In Maintenance phase you still get critical security patches, but moderate CVEs and many important bug fixes become discretionary. For an identity and access management system like Keycloak, this can expose authentication flows, token handling, or realm configurations to issues that upstream or newer builds have already addressed.
Most teams notice increasing friction when integrating with newer client libraries, OpenShift versions, or external identity providers because deprecated components and APIs receive limited attention. In large deployments handling thousands of realms or high-throughput OIDC/OAuth flows, even small compatibility gaps in caching, clustering, or database interactions can lead to outages or degraded performance.
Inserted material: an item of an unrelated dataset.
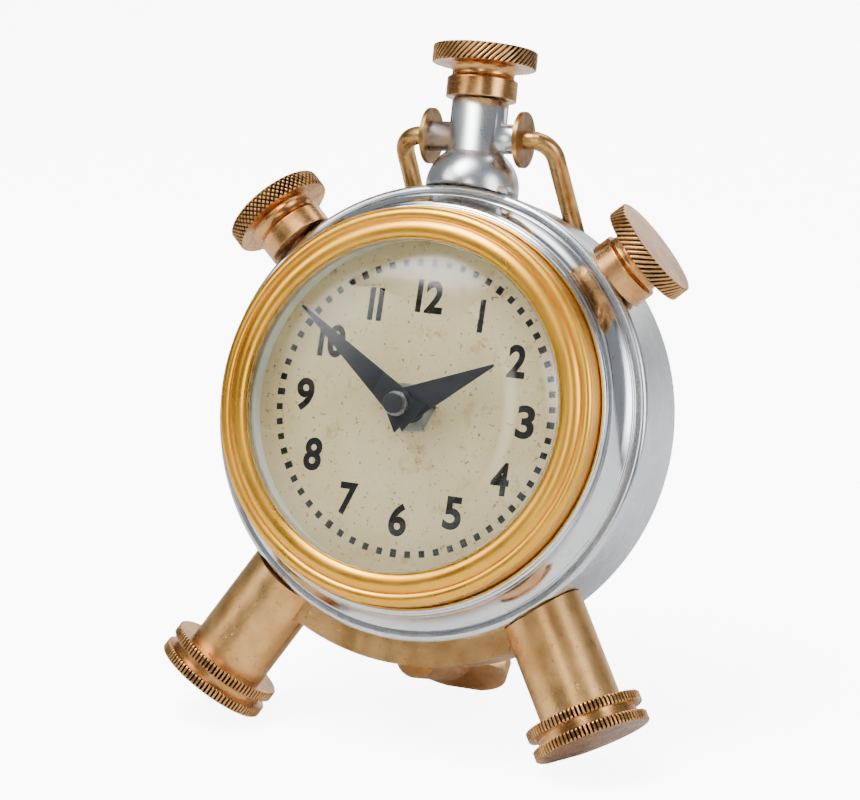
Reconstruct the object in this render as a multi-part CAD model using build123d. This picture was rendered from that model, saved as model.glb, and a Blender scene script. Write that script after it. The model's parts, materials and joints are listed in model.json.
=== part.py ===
from build123d import *
import math
import os

# A desk clock on three feet. It is drawn upright and leaned back at the end.
# Drawing frame: the dial's centre is the origin, +X right, +Y back, +Z up.
# Sizes are in millimetres, angles in degrees. A depth is a place along Y.

LEAN = 20.0                 # how far the standing clock leans back

# Clearances
FIT = 0.05                  # radial gap of a shaft in its hole, or of a push fit
SEAT = 0.02                 # gap between two curved faces that bear on each other
CLEAR = 0.4                 # gap between a turning piece and a fixed one

# Drum: an open aluminium cylinder with a ledge for the back cover
CASE_R = 59.0
CASE_WALL = 2.1
CASE_FRONT = 9.2
CASE_BACK = 33.4
CASE_SHOULDER = 1.3
LEDGE_WIDTH = 5.6
LEDGE_THICK = 2.4
COVER_RECESS = 0.8
COVER_THICK = 1.6

# Front ring: the cove between the bezel and the drum
RING_LIP_WIDTH = 1.3
RING_LIP_FRONT = -1.9
RING_BEAD_R = 56.6
RING_SKIRT_WALL = 2.3
RING_SKIRT_BACK = 19.6
DIAL_SHELF_IN = 42.0
DIAL_SHELF_THICK = 2.2

# Bezel and glass
BEZEL_R = 50.8
BEZEL_LIP_IN = 43.1
BEZEL_LIP_FRONT = -8.8
BEZEL_LIP_BACK = -7.6
BEZEL_GROOVE_R = 46.2
BEZEL_GROOVE_FRONT = -5.6
BEZEL_EDGE_FRONT = -8.4
GLASS_R = 44.4
GLASS_THICK = 1.5
GLASS_CROWN = -18.9
GLASS_KNUCKLE_R = 36.0       # radius where the shallow crown turns down to the rim
GLASS_KNUCKLE_DROP = 3.0
GLASS_SKIRT = 2.0

# Dial
PAPER_THICK = 0.2
PLATE_THICK = 1.0
SPACER_WALL = 1.5

# Hands
HOUR_HAND_DEPTH = -6.9
MINUTE_HAND_DEPTH = -9.3
HAND_THICK = 0.4
MINUTE_REACH = 37.8
HOUR_REACH = 25.9
MINUTE_ANGLE = 305.6        # clockwise from twelve
HOUR_ANGLE = 60.1
HAND_NUT_FRONT = -13.2
HAND_NUT_TALL = 1.4
CAP_R = 2.6
CAP_HEIGHT = 2.0

# Fixing of the movement
BUSH_R = 4.0
NUT_FLATS = 12.3
NUT_THICK = 2.0
NUT_TURN = -6.0
WASHER_R = 5.9
WASHER_THICK = 0.4
PAD_R = 9.0
PAD_THICK = 0.8

# Movement box
MOVEMENT_SIDE = 56.0
MOVEMENT_DEPTH = 16.4
MOVEMENT_WALL = 1.4
MOVEMENT_ROUND = 3.0
BATTERY_R = 7.2
BATTERY_LENGTH = 49.0
BATTERY_UP = -18.7

# Gears: minute pinion, motion wheel, hour wheel, set pinion, centre and third wheels
MODULE = 0.5
MINUTE_TEETH = 12
MOTION_TEETH = 36
MOTION_PINION_TEETH = 10
HOUR_TEETH = 40
CENTRE_TEETH = 64
THIRD_PINION_TEETH = 8
THIRD_MODULE = 0.3
THIRD_WHEEL_R = 6.0
BACKLASH = 0.14
ARBOR_R = 1.6
HOUR_PIPE_R = 2.5
MOTION_ANGLE = -30.0        # place of the motion wheel round the centre, from twelve
THIRD_ANGLE = 60.0
MOTION_POST_R = 1.0
THIRD_SPINDLE_R = 0.6
SET_STEM_R = 1.5
SET_PIVOT_R = 0.8
SET_KNOB_R = 7.5
SET_KNOB_THICK = 5.0

# Stepping motor and its first wheel
SECOND_WHEEL_R = 6.2
ROTOR_PINION_R = 1.4
SECOND_PINION_R = 0.9
COIL_X = 20.4
COIL_UP = 8.0
COIL_R = 3.4
COIL_TALL = 18.0
COIL_CORE_R = 1.4
ROTOR_X = 13.4
ROTOR_R = 1.6
ROTOR_SPINDLE_R = 0.5

# Knurled knobs: one on the neck, one each side
KNOB_DEPTH = 13.8
KNOB_ANGLE = 47.5
KNOB_COLLAR_R = 9.2
KNOB_COLLAR_TALL = 5.3
KNOB_WAIST_R = 8.1
KNOB_WAIST_TALL = 3.4
KNOB_DISC_R = 13.6
KNOB_DISC_TALL = 4.6
KNOB_GAP = 0.3
STUD_R = 3.0
STUD_GRIP = 9.0
STUD_NUT_FLATS = 9.0
STUD_NUT_THICK = 3.0

# Neck under the top knob, with its cross boss. Heights are above the drum's top.
# It was fitted by hand: its foot is a little to the right, and it leans a little left.
NECK_FOOT_X = 1.5
NECK_LEAN = -2.8
NECK_DOME_R = 12.1
NECK_DOME_LOW = 0.4
NECK_DOME_TOP = 8.9
NECK_R = 7.4
NECK_TOP = 22.6
BOSS_UP = 13.0
BOSS_R = 3.9
BOSS_HALF = 12.2
BAIL_WASHER_R = 7.3
BAIL_WASHER_THICK = 1.2

# Bail rods from the cross boss down to the back of the drum
BAIL_R = 2.4
BAIL_PLUG = 6.0
BAIL_ELBOW_X = 20.8
BAIL_ELBOW_DEPTH = 15.4
BAIL_FOOT_X = 22.2
BAIL_FOOT_SHIFT = 2.2       # both feet land this much to the right, as the neck's foot does
BAIL_FOOT_DEPTH = 30.4
BAIL_BEND = 6.5

# Legs
LEG_R = 10.8
LEG_SPLAY = 31.0
LEG_END = (49.7, 18.8, -70.2)
LEG_GAP = 0.3
FOOT_RIM_R = 15.4
FOOT_RIM_THICK = 2.8
FOOT_GROOVE_R = 13.3
FOOT_GROOVE_WIDE = 2.4
FOOT_STUD_R = 4.0
FOOT_STUD_GRIP = 8.0
FOOT_STUD_REACH = 5.0

# Crossbar between the legs
BAR_THICK = 6.2
BAR_FRONT = 14.0
BAR_BACK = 26.0
BAR_FILLET = 7.0
BAR_SCREW_ANGLE = 11.0
BAR_SCREW_DEPTH = 22.8
SCREW_R = 1.5

# Rear arm and its spade foot
ARM_R = 5.8
ARM_UP = -62.6
ARM_END = 2.0               # how far past the blade's centre the arm reaches
SPADE_R = 16.1
SPADE_THICK = 4.6
SPADE_DEPTH = 48.9
SPADE_PITCH = 24.8          # how far the blade drops as it runs back
SPADE_SHOULDER = 27.0
SPADE_CORNER = 1.0
GROUND_FLAT = 0.5           # depth of the worn flat on each foot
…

Another common issue is slower response to newly discovered vulnerabilities in dependent components, since the release cadence for patches slows down. In identity systems, a single missed security fix can have broad impact across all applications relying on the server.
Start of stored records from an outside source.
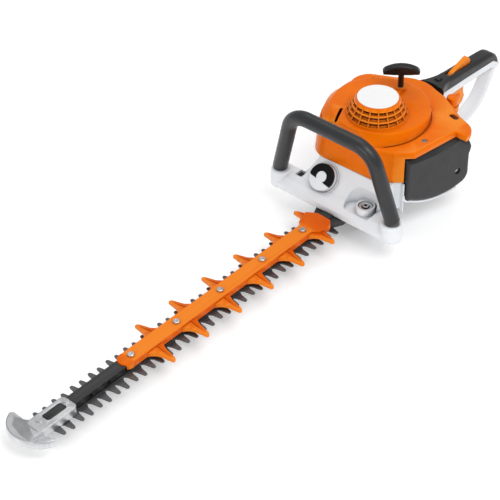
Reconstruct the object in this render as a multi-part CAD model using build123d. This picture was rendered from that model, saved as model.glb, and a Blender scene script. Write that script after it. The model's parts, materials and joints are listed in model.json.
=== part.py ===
from build123d import *
import math
import os

# Petrol hedge trimmer, in millimetres.
# -Y is forward (blade tip), +Y is the rear handle, +X is the air-filter side, +Z is up.
# The origin is where the vertical crankshaft axis meets the surface that the machine stands on.
# Heights in this file are measured from a datum below that surface; main() moves every part down.
STAND_DROP = 12.0            # height of the standing surface over the datum

# ---- cutting gear -------------------------------------------------------------------
CUT_Z = 40.0                 # plane between the two blades
BLADE_THICK = 2.0
BLADE_HALF_GAP = 0.1
TOOTH_PITCH = 36.0           # pitch of the teeth on one blade
TOOTH_COUNT = 17             # teeth on each side of each blade
STROKE = TOOTH_PITCH / 2
UPPER_FIRST_TOOTH = -724.5
LOWER_FIRST_TOOTH = UPPER_FIRST_TOOTH + STROKE
BLADE_CORE = 11.0            # half width of the blade's solid middle
TOOTH_TIP_X = 31.4
BLADE_NOSE = 10.5            # blade beyond its first tooth
BOLT_FIRST_Y = -561.0
BOLT_SPACING = 95.5
BOLT_COUNT = 5
BOLT_RADIUS = 4.0
BAR_HALF = 9.5
BAR_BOTTOM = CUT_Z + BLADE_HALF_GAP + BLADE_THICK + 0.2
BAR_TOP = BAR_BOTTOM + 12.2
GUARD_TOP = BAR_TOP + 3.0
GUARD_TIP_X = 48.2
GUARD_PITCH = 72.0
GUARD_TEETH = 6
GUARD_RIGHT_FIRST = -520.6
GUARD_LEFT_FIRST = -501.8
TIP_SCREW_PLACES = ((-2.0, -689.0), (-2.0, -740.0))
TIP_SCREW_RADIUS = 2.0

# ---- gearbox ------------------------------------------------------------------------
GEAR_MODULE = 1.5
GEAR_TEETH = 50
PINION_TEETH = 11
GEAR_Y = -GEAR_MODULE * (GEAR_TEETH + PINION_TEETH) / 2 - 0.15
CAM_RADIUS = 12.0
CAM_THROW = STROKE / 2
GEARBOX_FRONT = -96.0
GEARBOX_REAR = 40.0
GEARBOX_HALF = 44.0          # half width round the gear
GEARBOX_FOOT = 31.0          # half width round the yokes
GEARBOX_TOP = 62.0
COVER_TOP = STAND_DROP + 6.0
COVER_FRONT = -79.0
COVER_REAR = 36.0
COVER_RAKE = 7.5             # how far the cover's front face leans back

# ---- engine -------------------------------------------------------------------------
CYLINDER_Z = 112.0
CRANK_THROW = 14.0
SHAFT_RADIUS = 6.0
ROD_LENGTH = 50.0
BORE_RADIUS = 17.0
RUNNING = 0.05               # radial clearance of a running fit

# ---- housings -----------------------------------------------------------------------
WALL = 2.6
DECK_Z = 168.0
SHROUD_BOTTOM = 113.5
PLATEAU_Z = 184.0
PLATEAU_X = -9.0
PLATEAU_Y = 22.0
PLATEAU_RADIUS = 79.0
DOME_BASE_RADIUS = 50.0
DOME_TOP_RADIUS = 34.5
DOME_TOP = 214.0
RIM_FRONT = -116.0
SLOPE_FOOT = (-107.0, 69.0)  # y, z where the front housing's slope starts
SLOPE_HEAD = (-69.0, 113.5)

# ---- controls and handles -----------------------------------------------------------
CAP_X = -31.0
CAP_RADIUS = 22.0
CAP_PLUG_RADIUS = 15.5
GRIP_X = -13.0
GRIP_Y = 76.0
HANDLE_TUBE_RADIUS = 9.5
HANDLE_TUBE_WALL = 1.8
SLEEVE_RADIUS = 12.2


# ---- helpers ------------------------------------------------------------------------
def block(x0, x1, y0, y1, z0, z1):
    """A box between two corners."""
    centre = Pos((x0 + x1) / 2, (y0 + y1) / 2, (z0 + z1) / 2)
    return centre * Box(x1 - x0, y1 - y0, z1 - z0)


def disc(x, y, z0, z1, radius):
    """A vertical cylinder from z0 to z1."""
    return Pos(x, y, (z0 + z1) / 2) * Cylinder(radius, z1 - z0)


def ring(x, y, z0, z1, outer, inner):
    """A vertical tube from z0 to z1."""
    return disc(x, y, z0, z1, outer) - disc(x, y, z0 - 1, z1 + 1, inner)


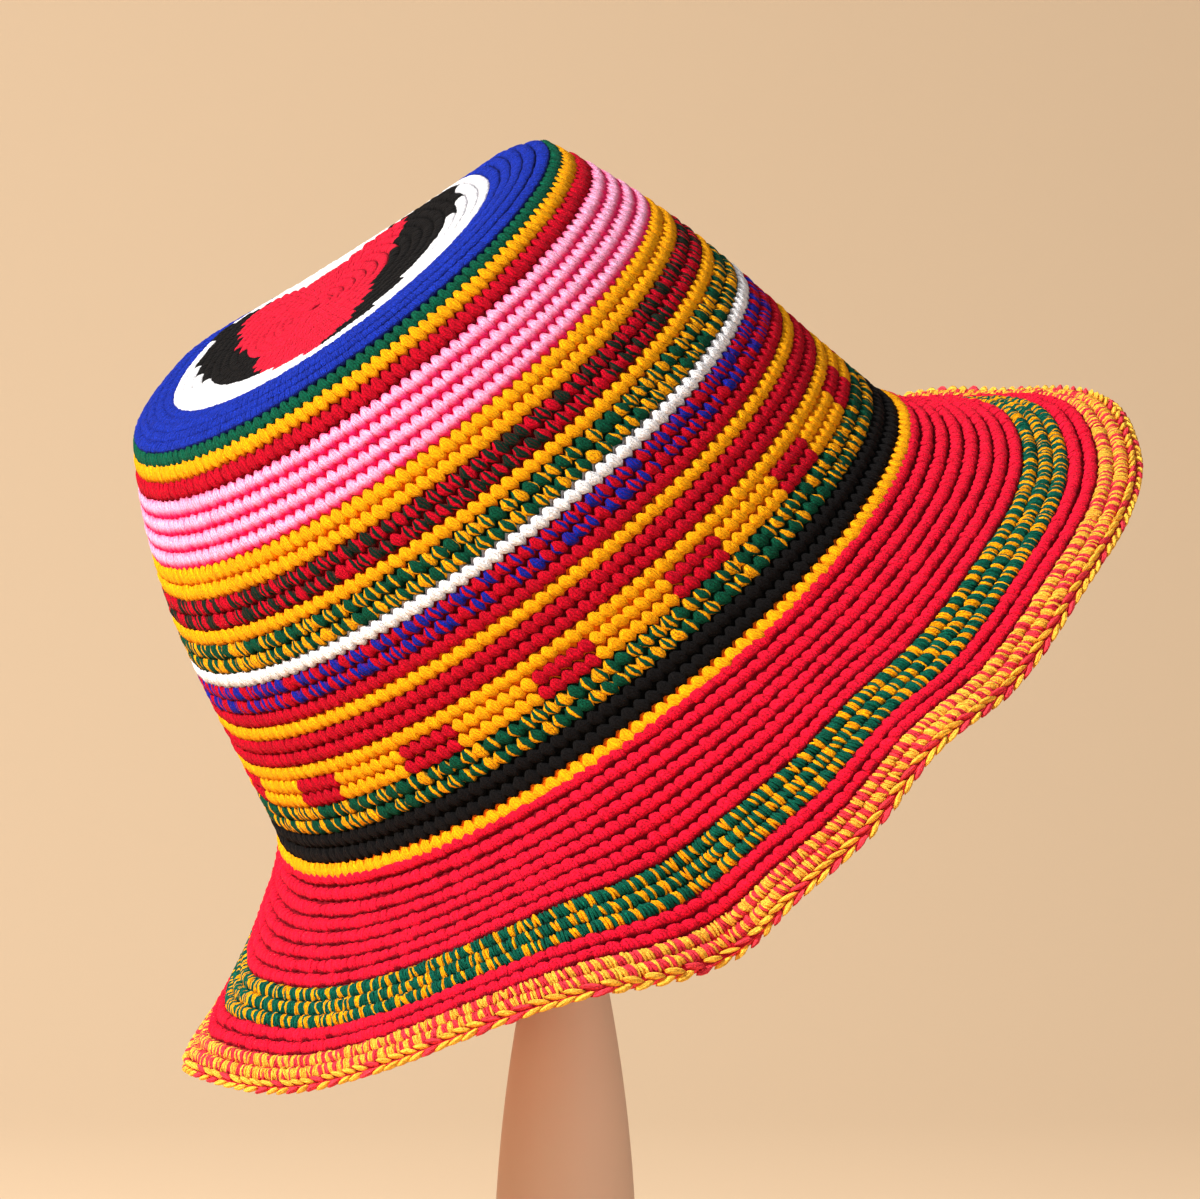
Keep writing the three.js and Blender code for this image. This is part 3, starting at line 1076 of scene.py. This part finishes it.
@dataclass
class Crown:
    """The crown: the tip's rounds with their motif, and the side's striped rounds."""

    tip_rounds: int = 20
    side_rounds: int = 29
    rim_count: int = 142
    base_count: int = 168
    phase_step: float = -0.25
    rim_drop: float = 0.0017
    rim_height: float = 0.0036
    tip_margin: float = 0.6
    tip_fineness: float = 1.6
    blue_reach: float = 0.75
    check_repeats: int = 14
    check_red: int = 5
    check_start: float = -152.2
    crowding: float = 0.17
    crowding_eased: float = 0.16

    CHECK_ROUNDS = (23, 24)

    # How far up the tip wall each field's yarn reaches, from its rim at 0 to its centre at 1
    TIP_FIELDS = ((0.25, BLUE_YARN), (0.42, WHITE_YARN), (0.5, BLACK_YARN), (1.0, TIP_RED_YARN))

    # Reaches of the red field and the black crescents, as shares of the rim's radius, by bearing
    MOTIF = (
        (-180, 0.34, 0.57), (-170, 0.34, 0.565), (-152, 0.38, 0.58), (-139, 0.5, 0.56), (-125, 0.58, 0.58),
        (-115, 0.62, 0.62), (-105, 0.64, 0.64), (-99, 0.61, 0.675), (-90, 0.56, 0.655), (-78, 0.46, 0.63),
        (-60, 0.35, 0.58), (-51, 0.32, 0.57), (-33, 0.31, 0.55), (-4, 0.325, 0.60), (10, 0.36, 0.67),
        (21, 0.41, 0.69), (37, 0.55, 0.69), (48, 0.53, 0.53), (60, 0.4, 0.4), (69, 0.345, 0.345),
        (80, 0.345, 0.345), (93, 0.37, 0.37), (100, 0.44, 0.44), (108, 0.54, 0.54), (115, 0.62, 0.66),
        (124, 0.59, 0.755), (139, 0.49, 0.71), (155, 0.44, 0.67), (168, 0.38, 0.6), (180, 0.34, 0.57),
    )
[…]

What Actually Changes When Support for a Keycloak Major Version Ends?
When Full Support for a major version ends, Red Hat stops delivering new features, enhancements, and new certifications for that stream. The version enters Maintenance Support, where the focus shifts to security and selected stability fixes only.
You continue receiving critical and important security patches along with periodic micro updates, but moderate CVE handling and non-critical bug fixes happen at Red Hat's discretion and less frequently. Access to knowledgebase, downloads, and support tools remains available during the guaranteed Maintenance window of at least six months.
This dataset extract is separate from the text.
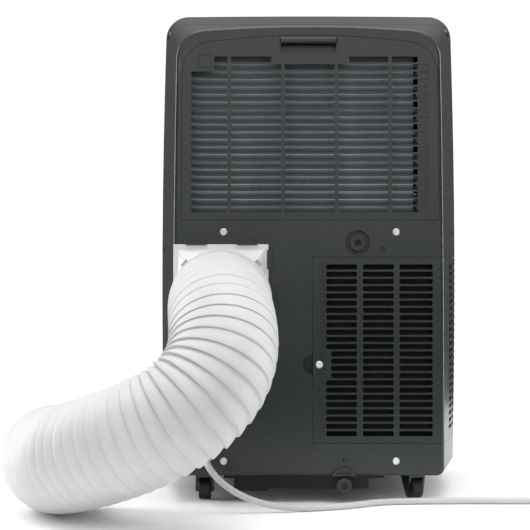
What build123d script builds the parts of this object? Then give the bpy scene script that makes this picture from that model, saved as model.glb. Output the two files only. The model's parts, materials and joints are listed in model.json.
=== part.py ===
from build123d import *

import math
import os

# Portable air conditioner, in millimetres. X runs across the cabinet, -Y is the rear side where
# the exhaust hose leaves, +Y is the front with the air outlet, and Z is up from the floor.

# ---- driving dimensions -------------------------------------------------------------------
REAR_Y = -156.0  # outer face of the rear cover
WIDEST_Y = 4.0  # where the cabinet reaches its full width and height
FRONT_Y = 194.0
HEIGHT = 710.0
SHELL_BOTTOM = 38.0
WALL = 3.0
GAP = 0.5  # seam between cover, doors and shell
SIDE_SEAM_Y = -75.0
REAR_COVER_TOP = 672.0
TOP_SEAM_Z = 690.0
FRONT_ROUND = 20.0
REAR_ROUND = 6.0

REAR_HALF_BOTTOM = 190.0
REAR_HALF_TOP = 184.5
REAR_TOP = 660.0
REAR_ARCH = 669.5
REAR_CORNER = 42.0
MAIN_HALF_BOTTOM = 218.0
MAIN_HALF_MIDDLE = 221.0
MAIN_HALF_TOP = 213.8
MAIN_TOP = 708.5
MAIN_CORNER = 34.0
REAR_LOWER_CORNER, MAIN_LOWER_CORNER = 12.0, 7.0
MIDDLE_Z = 300.0

GRILLE_LEFT, GRILLE_RIGHT, GRILLE_BOTTOM = -178.5, 183.0, 397.0
GRILLE_SIDE_TOP, GRILLE_ARCH, GRILLE_CORNER = 641.0, 655.6, 44.0
GRILLE_ROWS, GRILLE_PITCH, GRILLE_SLOT, GRILLE_FIRST_Z = 21, 10.5, 8.0, 408.0
GRILLE_COLUMNS = [(-164.0, -113.5), (-108.5, -38.2), (-33.2, 36.8), (41.8, 111.7), (116.7, 153.0)]
BLIND_SQUARES_X, BLIND_DEPTH = (155.0, 168.0), 1.4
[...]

After the Maintenance period concludes, the version receives no further updates. In production identity environments this usually forces teams to plan and execute an upgrade to the current major version, because continuing without patches leaves authentication and authorization services exposed.
Many organizations use the Maintenance phase as the practical upgrade window, testing migration paths while still having some level of official support available if issues arise.
How Do You Check the Current Version of Your Red Hat Build of Keycloak?
The quickest way to see the exact version running on your server is through the admin console or the server info endpoint.
Log into the Keycloak Administration Console, navigate to the bottom of any page, or go to Server Info in the sidebar. You will see the full version string along with build details.
From the command line, you can run the following in your Keycloak installation directory:
bin/kc.sh --version
Or for containerized deployments, check the image tag or execute the version command inside the running pod:
kubectl exec -it <pod-name> -- /opt/keycloak/bin/kc.sh --version
Compare the major version you see against the current stable version shown in the release table above to understand which support phase your deployment is in.
FAQ
Q1: Does Red Hat Build of Keycloak have a traditional LTS version?
No. Instead of a single long-term support branch, each major version receives Full Support for 2-3 years followed by a Maintenance phase. This gives you a predictable but rolling support window rather than one frozen LTS release.
Q2: How long do I have to upgrade after a new major version is released?
The previous major version moves to Maintenance Support for at least six months when the new major becomes available. Most teams complete the upgrade within that window while still receiving security patches.
Q3: Are minor versions of Red Hat Build of Keycloak backward compatible?
Yes, within the same major version. Minor releases aim for backward compatibility, with any breaking changes introduced as opt-in features. This makes rolling upgrades inside a major stream relatively safe.
Q4: What happens to deprecated features in a supported major version?
Deprecated features and components stay fully supported and tested throughout the current major version's lifecycle. They are usually removed or changed only in the next major release.
Q5: Can I run Red Hat Build of Keycloak without a Red Hat subscription?
You can run the software, but you will not receive official patches, security advisories, or support. Production identity systems almost always benefit from the subscription for timely CVE backports and certified configurations.